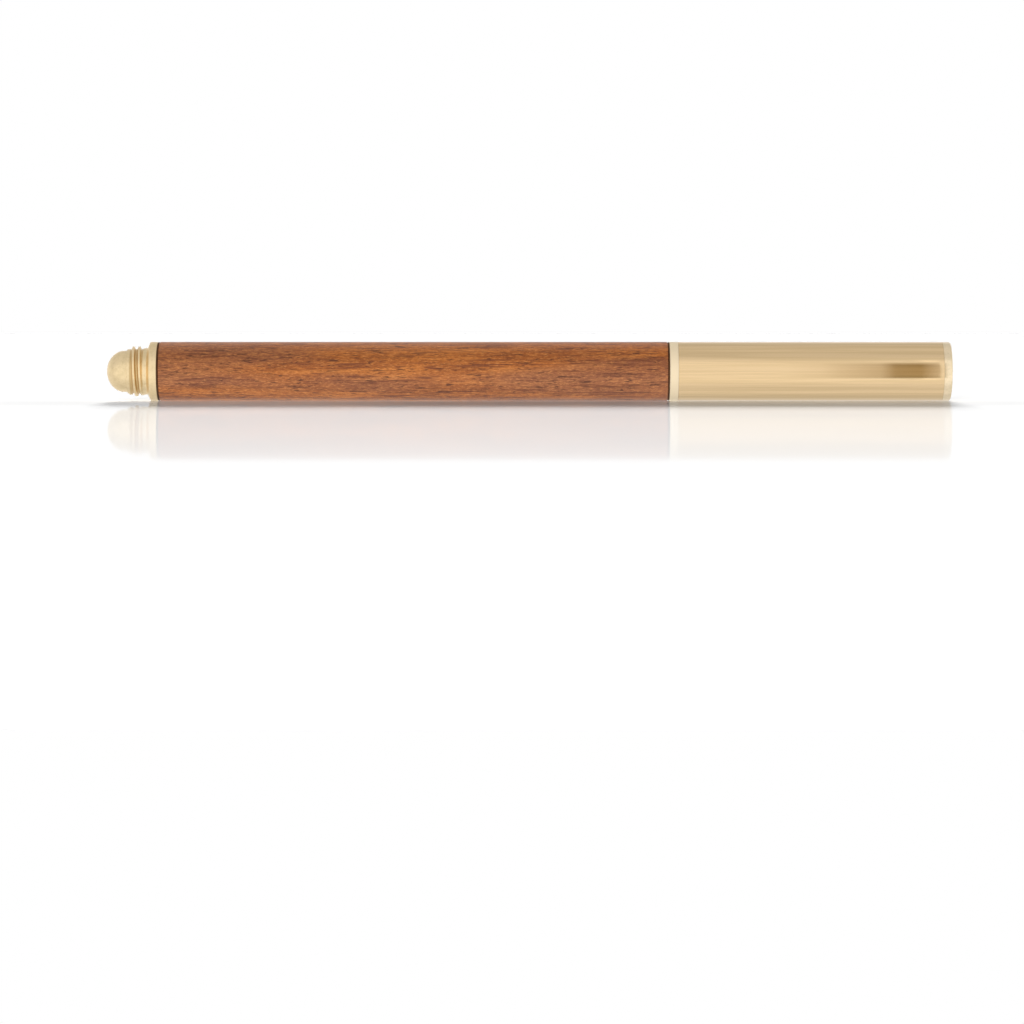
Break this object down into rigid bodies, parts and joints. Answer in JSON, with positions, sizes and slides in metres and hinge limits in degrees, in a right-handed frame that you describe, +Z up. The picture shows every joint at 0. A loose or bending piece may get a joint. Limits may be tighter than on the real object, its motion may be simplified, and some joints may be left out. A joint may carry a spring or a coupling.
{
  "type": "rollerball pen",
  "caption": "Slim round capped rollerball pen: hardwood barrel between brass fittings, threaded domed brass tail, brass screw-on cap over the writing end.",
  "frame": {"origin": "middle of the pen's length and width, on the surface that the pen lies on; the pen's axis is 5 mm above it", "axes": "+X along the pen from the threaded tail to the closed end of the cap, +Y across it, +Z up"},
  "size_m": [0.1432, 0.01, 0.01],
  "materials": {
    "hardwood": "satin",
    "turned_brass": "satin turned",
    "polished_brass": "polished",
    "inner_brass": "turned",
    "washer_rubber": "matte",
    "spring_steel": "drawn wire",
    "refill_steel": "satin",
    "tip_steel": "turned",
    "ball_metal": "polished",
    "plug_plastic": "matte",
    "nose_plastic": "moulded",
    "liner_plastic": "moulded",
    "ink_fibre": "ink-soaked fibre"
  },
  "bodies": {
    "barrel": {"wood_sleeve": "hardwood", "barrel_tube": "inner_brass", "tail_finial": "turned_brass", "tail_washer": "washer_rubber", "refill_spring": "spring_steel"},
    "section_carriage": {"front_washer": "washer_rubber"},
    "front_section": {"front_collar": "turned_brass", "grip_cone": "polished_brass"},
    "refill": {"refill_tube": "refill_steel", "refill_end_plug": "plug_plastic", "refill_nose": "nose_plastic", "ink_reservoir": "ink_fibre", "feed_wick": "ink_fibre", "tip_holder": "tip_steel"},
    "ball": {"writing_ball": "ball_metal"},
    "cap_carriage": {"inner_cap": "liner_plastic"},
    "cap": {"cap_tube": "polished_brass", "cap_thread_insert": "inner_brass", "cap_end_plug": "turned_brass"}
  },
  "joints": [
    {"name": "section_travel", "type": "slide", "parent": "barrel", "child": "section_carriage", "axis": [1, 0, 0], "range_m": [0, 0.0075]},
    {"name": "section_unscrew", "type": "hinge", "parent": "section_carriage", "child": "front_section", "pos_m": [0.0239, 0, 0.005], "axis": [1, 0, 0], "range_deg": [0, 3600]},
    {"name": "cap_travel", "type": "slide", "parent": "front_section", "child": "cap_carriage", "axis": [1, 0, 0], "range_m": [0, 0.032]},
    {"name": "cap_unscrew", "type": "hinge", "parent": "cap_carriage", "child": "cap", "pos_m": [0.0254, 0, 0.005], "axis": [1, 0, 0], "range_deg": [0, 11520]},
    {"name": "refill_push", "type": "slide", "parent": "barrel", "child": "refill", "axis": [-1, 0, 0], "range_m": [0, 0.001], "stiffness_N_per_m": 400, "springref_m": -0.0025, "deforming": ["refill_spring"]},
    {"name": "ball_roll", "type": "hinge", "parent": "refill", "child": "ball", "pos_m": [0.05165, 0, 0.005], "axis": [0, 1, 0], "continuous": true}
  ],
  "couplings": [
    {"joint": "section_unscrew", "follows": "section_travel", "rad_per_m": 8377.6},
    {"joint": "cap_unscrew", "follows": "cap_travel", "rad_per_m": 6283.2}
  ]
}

--- --- ---

Give back each line above precisely as it stands.

EXERCISE ANSWER:
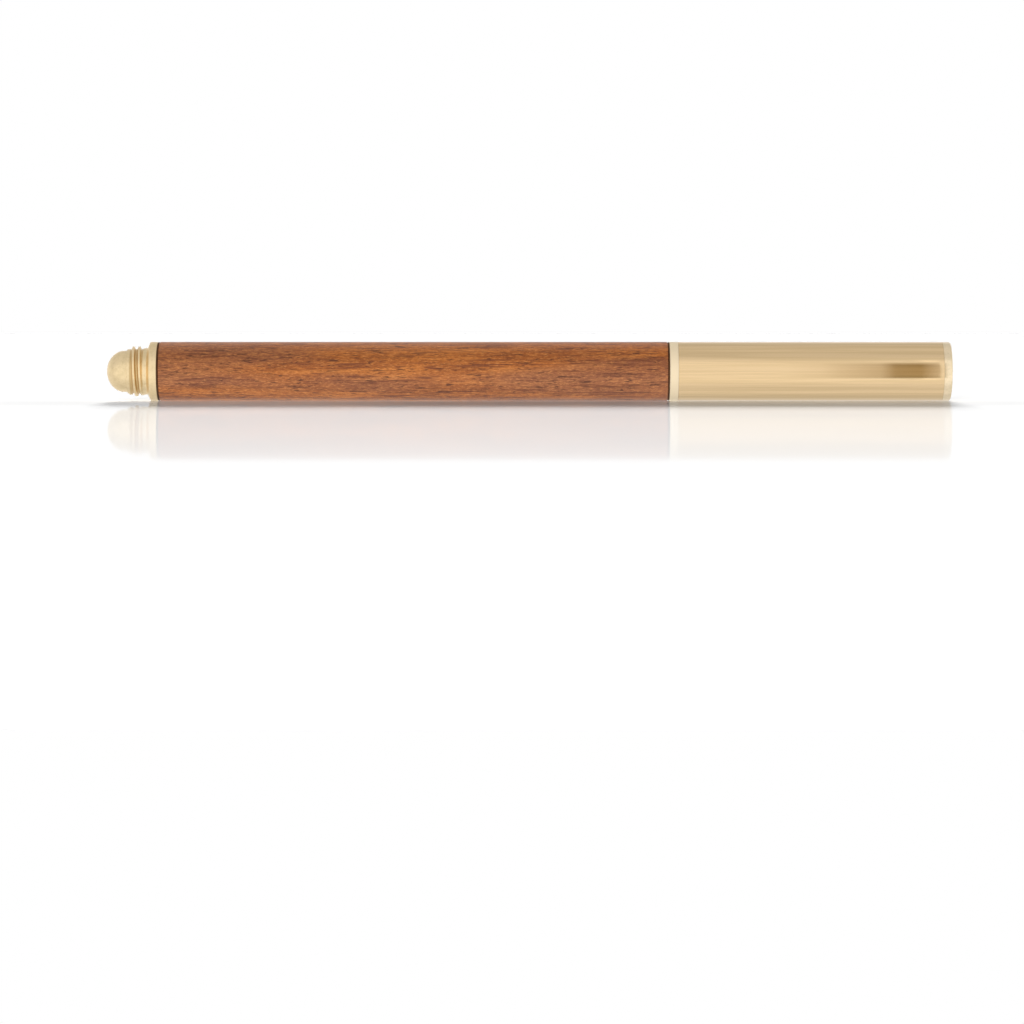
Break this object down into rigid bodies, parts and joints. Answer in JSON, with positions, sizes and slides in metres and hinge limits in degrees, in a right-handed frame that you describe, +Z up. The picture shows every joint at 0. A loose or bending piece may get a joint. Limits may be tighter than on the real object, its motion may be simplified, and some joints may be left out. A joint may carry a spring or a coupling.
{
  "type": "rollerball pen",
  "caption": "Slim round capped rollerball pen: hardwood barrel between brass fittings, threaded domed brass tail, brass screw-on cap over the writing end.",
  "frame": {"origin": "middle of the pen's length and width, on the surface that the pen lies on; the pen's axis is 5 mm above it", "axes": "+X along the pen from the threaded tail to the closed end of the cap, +Y across it, +Z up"},
  "size_m": [0.1432, 0.01, 0.01],
  "materials": {
    "hardwood": "satin",
    "turned_brass": "satin turned",
    "polished_brass": "polished",
    "inner_brass": "turned",
    "washer_rubber": "matte",
    "spring_steel": "drawn wire",
    "refill_steel": "satin",
    "tip_steel": "turned",
    "ball_metal": "polished",
    "plug_plastic": "matte",
    "nose_plastic": "moulded",
    "liner_plastic": "moulded",
    "ink_fibre": "ink-soaked fibre"
  },
  "bodies": {
    "barrel": {"wood_sleeve": "hardwood", "barrel_tube": "inner_brass", "tail_finial": "turned_brass", "tail_washer": "washer_rubber", "refill_spring": "spring_steel"},
    "section_carriage": {"front_washer": "washer_rubber"},
    "front_section": {"front_collar": "turned_brass", "grip_cone": "polished_brass"},
    "refill": {"refill_tube": "refill_steel", "refill_end_plug": "plug_plastic", "refill_nose": "nose_plastic", "ink_reservoir": "ink_fibre", "feed_wick": "ink_fibre", "tip_holder": "tip_steel"},
    "ball": {"writing_ball": "ball_metal"},
    "cap_carriage": {"inner_cap": "liner_plastic"},
    "cap": {"cap_tube": "polished_brass", "cap_thread_insert": "inner_brass", "cap_end_plug": "turned_brass"}
  },
  "joints": [
    {"name": "section_travel", "type": "slide", "parent": "barrel", "child": "section_carriage", "axis": [1, 0, 0], "range_m": [0, 0.0075]},
    {"name": "section_unscrew", "type": "hinge", "parent": "section_carriage", "child": "front_section", "pos_m": [0.0239, 0, 0.005], "axis": [1, 0, 0], "range_deg": [0, 3600]},
    {"name": "cap_travel", "type": "slide", "parent": "front_section", "child": "cap_carriage", "axis": [1, 0, 0], "range_m": [0, 0.032]},
    {"name": "cap_unscrew", "type": "hinge", "parent": "cap_carriage", "child": "cap", "pos_m": [0.0254, 0, 0.005], "axis": [1, 0, 0], "range_deg": [0, 11520]},
    {"name": "refill_push", "type": "slide", "parent": "barrel", "child": "refill", "axis": [-1, 0, 0], "range_m": [0, 0.001], "stiffness_N_per_m": 400, "springref_m": -0.0025, "deforming": ["refill_spring"]},
    {"name": "ball_roll", "type": "hinge", "parent": "refill", "child": "ball", "pos_m": [0.05165, 0, 0.005], "axis": [0, 1, 0], "continuous": true}
  ],
  "couplings": [
    {"joint": "section_unscrew", "follows": "section_travel", "rad_per_m": 8377.6},
    {"joint": "cap_unscrew", "follows": "cap_travel", "rad_per_m": 6283.2}
  ]
}